Reproduce only the lines from the one containing "PARTS.objects.link(hinge)" through the one containing "obj.parent = empty", exactly as written and with both ends included.
= = = =
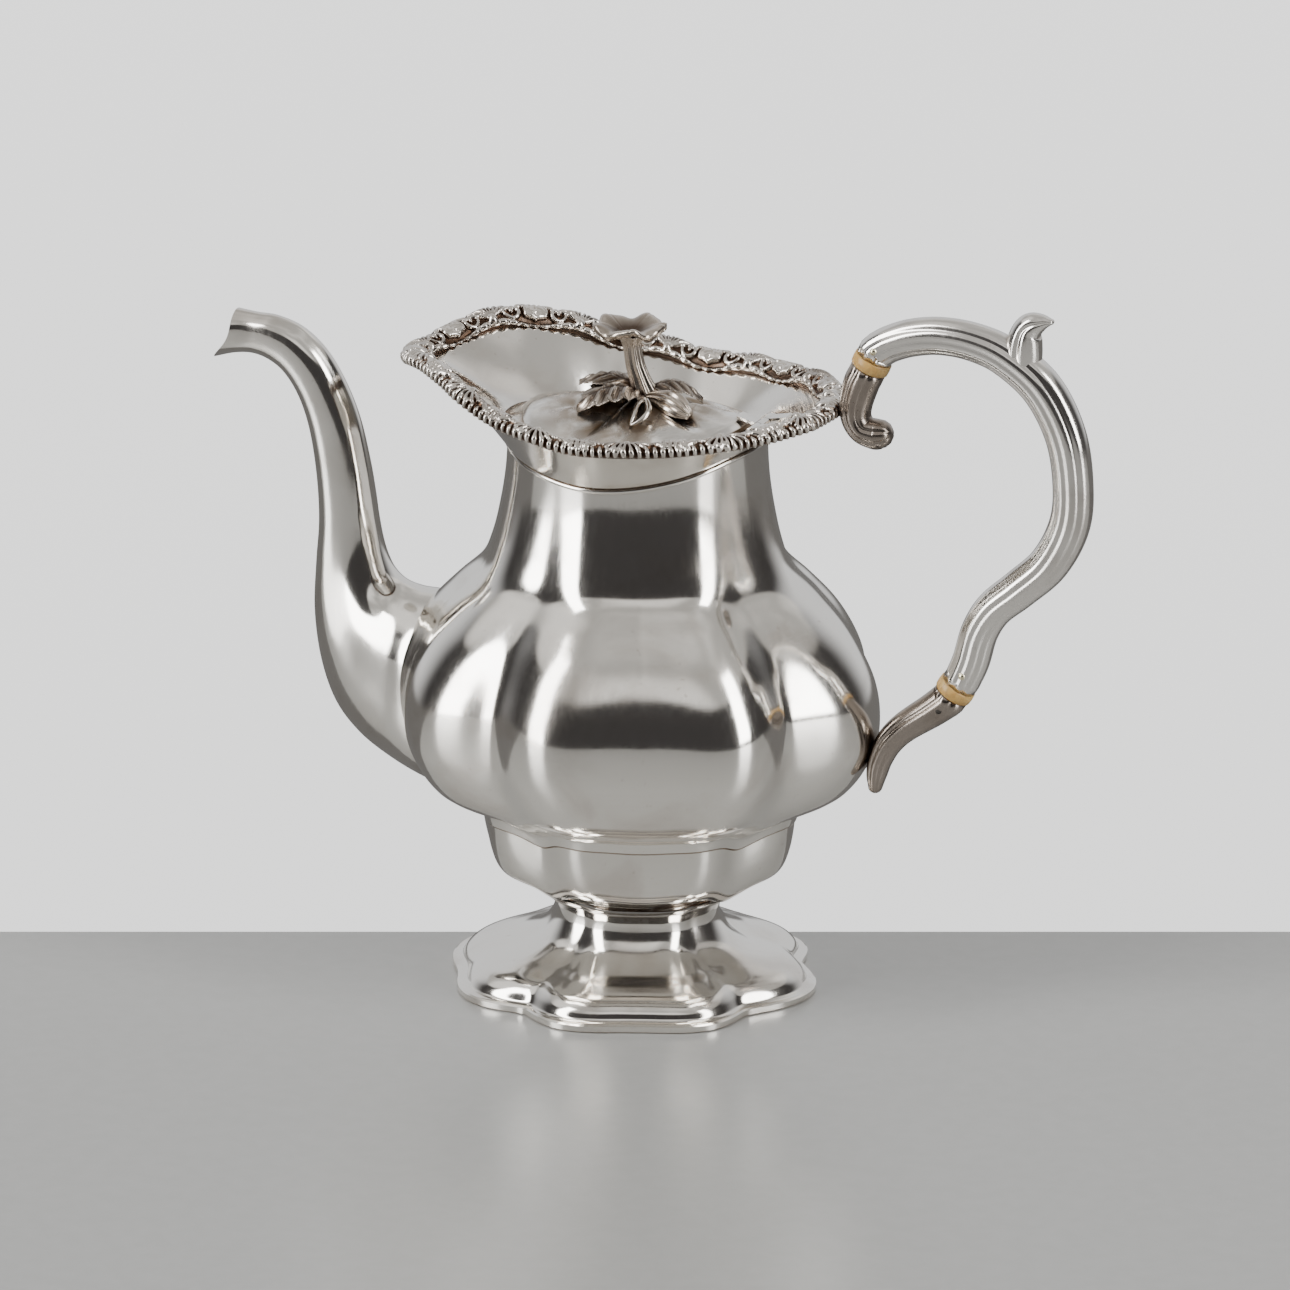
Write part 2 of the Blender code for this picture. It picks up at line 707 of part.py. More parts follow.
def make_handle():
    upper_end = from_joint(UPPER_JOINT, 1)
    lower_end = from_joint(LOWER_JOINT, 1)
    grip_line = smooth_line([upper_end[1], *GRIP_LINE, lower_end[1]], 2)
    grip_line = [upper_end[0], *grip_line, lower_end[0]]
    grip = tube("handle_grip", upright(grip_line))
    upper_start = from_joint(UPPER_JOINT, -1)
    upper_line = upper_start[:1] + smooth_line([upper_start[1], *UPPER_SOCKET_LINE], 2)
    volute_centre = (VOLUTE_CENTRE[0], 0, VOLUTE_CENTRE[1])
    volute = rod("volute", volute_centre, (0, 1, 0), VOLUTE_R, VOLUTE_WIDTH, sides=20)
    upper = changed(tube("upper_socket", upright(upper_line)), volute, "UNION")
    lower_start = from_joint(LOWER_JOINT, -1)
    lower_line = lower_start[:1] + smooth_line([lower_start[1], *LOWER_SOCKET_LINE], 2)
    lower = changed(tube("lower_socket", upright(lower_line)), body_room())

    sockets = {"upper": upper, "lower": lower}
    for place, joint in (("upper", UPPER_JOINT), ("lower", LOWER_JOINT)):
        insulator(place, joint)
        middle, axis = joint_axis(joint)
        tenon = rod("tenon", middle, axis, TENON_R, 2 * TENON_LENGTH)
        pocket = rod("pocket", middle, axis, TENON_R + GAP, 2 * (TENON_LENGTH + GAP), group=CUTTERS)
        sockets[place] = changed(sockets[place], pocket)
        grip = changed(grip, tenon, "UNION")
        for owner, distance in (("grip", GRIP_PINS_FROM_RINGS[place]), ("socket", -SOCKET_PIN_FROM_RING)):
            centre = middle + axis * distance
            pin = rod(f"{place}_{owner}_pin", centre, (0, 1, 0), GRIP_PIN_R, 2 * JOINT_R + 0.6, sides=12)
            finished(pin, BRASS)
            grip = changed(grip, pin_room(centre))
            if owner == "socket":
                sockets[place] = changed(sockets[place], pin_room(centre))
    thumb = tube("thumb_leaf", upright(smooth_line(THUMB_LINE, 2)), sides=10)
    space = tube("grip_room", upright([(x, z, radius + GAP) for x, z, radius in grip_line]), group=CUTTERS)
    finished(changed(thumb, space), SILVER)
    finished(grip, SILVER)
    for socket in sockets.values():
        finished(socket, SILVER)


def place_on_axes():
    """Moves every piece to the frame's origin and gives the lid's pieces the hinge's axis as their origin."""
    lid_pieces = ("lid_", "finial_", "hinge_knuckle_lid")
    hinge = bpy.data.objects.new("lid_hinge_axis", None)
    hinge.location = ((AXIS_X + HINGE_X) * MM, 0, HINGE_Z * MM)
    PARTS.objects.link(hinge)
    for obj in PARTS.objects:
        if obj == hinge:
            continue
        moves = obj.name.startswith(lid_pieces) and obj.name != "lid_seat"
        base = Vector((HINGE_X, 0, HINGE_Z)) if moves else Vector((-AXIS_X, 0, 0))
        for vertex in obj.data.vertices:
            vertex.co -= base * MM
        if moves:
            obj.parent = hinge


def main():
    make_body()
    make_foot()
    make_mouth()
    make_lid()
    make_hinge()
    make_finial()
    make_spout()
    make_handle()
    place_on_axes()


main()
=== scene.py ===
"""Looks for the lobed silver coffee pot: its visible surfaces, their materials, the table, light and camera.

Lengths in the tables below are millimetres from the pot's upright axis and from the table, as in the CAD.
"""

import math

import bmesh
import bpy
import numpy as np
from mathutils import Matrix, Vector


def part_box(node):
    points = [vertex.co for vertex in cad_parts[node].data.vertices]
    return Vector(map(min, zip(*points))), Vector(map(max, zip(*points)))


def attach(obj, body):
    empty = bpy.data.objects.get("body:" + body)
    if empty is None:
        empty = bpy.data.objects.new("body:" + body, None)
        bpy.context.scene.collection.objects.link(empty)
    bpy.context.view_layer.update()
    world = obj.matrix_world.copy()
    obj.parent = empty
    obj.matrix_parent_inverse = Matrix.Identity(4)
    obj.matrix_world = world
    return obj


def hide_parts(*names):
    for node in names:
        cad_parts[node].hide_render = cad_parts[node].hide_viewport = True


MM = 0.001
COLUMNS = 288

OVAL = 0.93
FOOT_OVAL = 0.96
VALLEYS = (28.0, 69.0, 109.0, 154.0)
VALLEY_SHARES = (1.0, 0.4, 1.0, 0.6)
COLUMNS_AT_VALLEYS = (30.0, 67.5, 105.0, 150.0)
DIP = 3.0
DIP_HEIGHTS = (28.8, 36, 58, 72)
DIP_SHARES = (0, 1, 1, 0)
LOBE_HEIGHTS = (28, 40, 56, 84, 104, 122, 140, 170)
LOBE_DEPTHS = (0.05, 0.085, 0.095, 0.1, 0.09, 0.06, 0.032, 0.014)
VALLEY_SOFTNESS = 0.10

WALL = 1.2
NECK_TOP = 169.6
NECK_BAND_R = 39.9
NECK_BAND_Z = 167.6
BELLY_PROFILE = (
    (39.4, NECK_TOP),
    (40.3, 158.6),
    (42.3, 148.0),
    (44.9, 138.4),
    (48.6, 130.6),
    (57.0, 122.8),
    (65.2, 114.4),
    (71.0, 106.0),
    (74.6, 98.0),
    (76.0, 89.5),
    (75.2, 80.5),
    (71.3, 72.0),
    (66.6, 66.0),
    (62.0, 62.6),
    (58.2, 60.6),
)
COVE_PROFILE = ((57.2, 60.3), (54.2, 59.6), (51.6, 57.8), (50.2, 54.5))
BOWL_PROFILE = ((49.7, 53.9), (49.1, 49.5), (48.2, 45.2), (46.6, 40.6), (44.6, 37.8), (41.8, 36.0))
BASE_COVE_PROFILE = ((40.9, 35.7), (35.6, 34.4), (31.4, 32.4), (28.6, 30.2), (27.7, 28.7))
FOOT_PROFILE = (
    (26.4, 27.2),
    (25.6, 23.6),
    (26.6, 19.6),
    (30.4, 15.0),
    (36.6, 11.7),
    (43.4, 9.8),
    (49.4, 8.1),
    (52.9, 5.7),
    (54.4, 3.2),
)
FOOT_RIM_PROFILE = (
    (54.8, 2.9),
    (55.7, 2.5),
    (57.0, 2.5),
    (57.6, 2.1),
    (57.6, 0.4),
    (57.1, 0.0),
    (51.8, 0.0),
)
FOOT_UNDER_PROFILE = (
    (51.2, 1.6),
    (47.0, 5.2),
    (40.0, 8.2),
    (33.0, 11.6),
    (26.0, 17.6),
    (24.4, 23.0),
    (25.0, 26.9),
)
FOOT_WIRE_R = 27.7
FOOT_WIRE_Z = 27.9
FOOT_TOP = 27.0
FOOT_SHIFT = -1.3

SADDLE = 4.4
SADDLE_FROM = 140.0
THROAT_R = 41.2
THROAT_Z = 170.4
SEAT_INNER = 33.0
SEAT_Z = 171.2
BEZEL_R = 31.6
BEZEL_DEPTH = 4.6
COLLAR_ANGLES = (0, 30, 60, 90, 120, 135, 149, 165, 180)
COLLAR_HEIGHTS = (184.6, 182.4, 180.8, 180.2, 186.0, 191.4, 194.6, 192.0, 188.4)
COLLAR_RADII = (61.4, 58.0, 54.8, 53.6, 56.0, 58.2, 62.2, 67.6, 71.0)
COLLAR_WALL = 0.9
BORDER_UNITS = 13
BORDER_WIDTH = 13.2
BORDER_HALF_OUT = 3.5
BORDER_HALF_UP = 2.3

LID_R = 34.8
LID_EDGE_Z = 173.4
LID_RISE = 9.2

FINIAL_X = -2.0
FLOWER_Z = 199.6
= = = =
**Exercise answer**
    PARTS.objects.link(hinge)
    for obj in PARTS.objects:
        if obj == hinge:
            continue
        moves = obj.name.startswith(lid_pieces) and obj.name != "lid_seat"
        base = Vector((HINGE_X, 0, HINGE_Z)) if moves else Vector((-AXIS_X, 0, 0))
        for vertex in obj.data.vertices:
            vertex.co -= base * MM
        if moves:
            obj.parent = hinge


def main():
    make_body()
    make_foot()
    make_mouth()
    make_lid()
    make_hinge()
    make_finial()
    make_spout()
    make_handle()
    place_on_axes()


main()
=== scene.py ===
"""Looks for the lobed silver coffee pot: its visible surfaces, their materials, the table, light and camera.

Lengths in the tables below are millimetres from the pot's upright axis and from the table, as in the CAD.
"""

import math

import bmesh
import bpy
import numpy as np
from mathutils import Matrix, Vector


def part_box(node):
    points = [vertex.co for vertex in cad_parts[node].data.vertices]
    return Vector(map(min, zip(*points))), Vector(map(max, zip(*points)))


def attach(obj, body):
    empty = bpy.data.objects.get("body:" + body)
    if empty is None:
        empty = bpy.data.objects.new("body:" + body, None)
        bpy.context.scene.collection.objects.link(empty)
    bpy.context.view_layer.update()
    world = obj.matrix_world.copy()
    obj.parent = empty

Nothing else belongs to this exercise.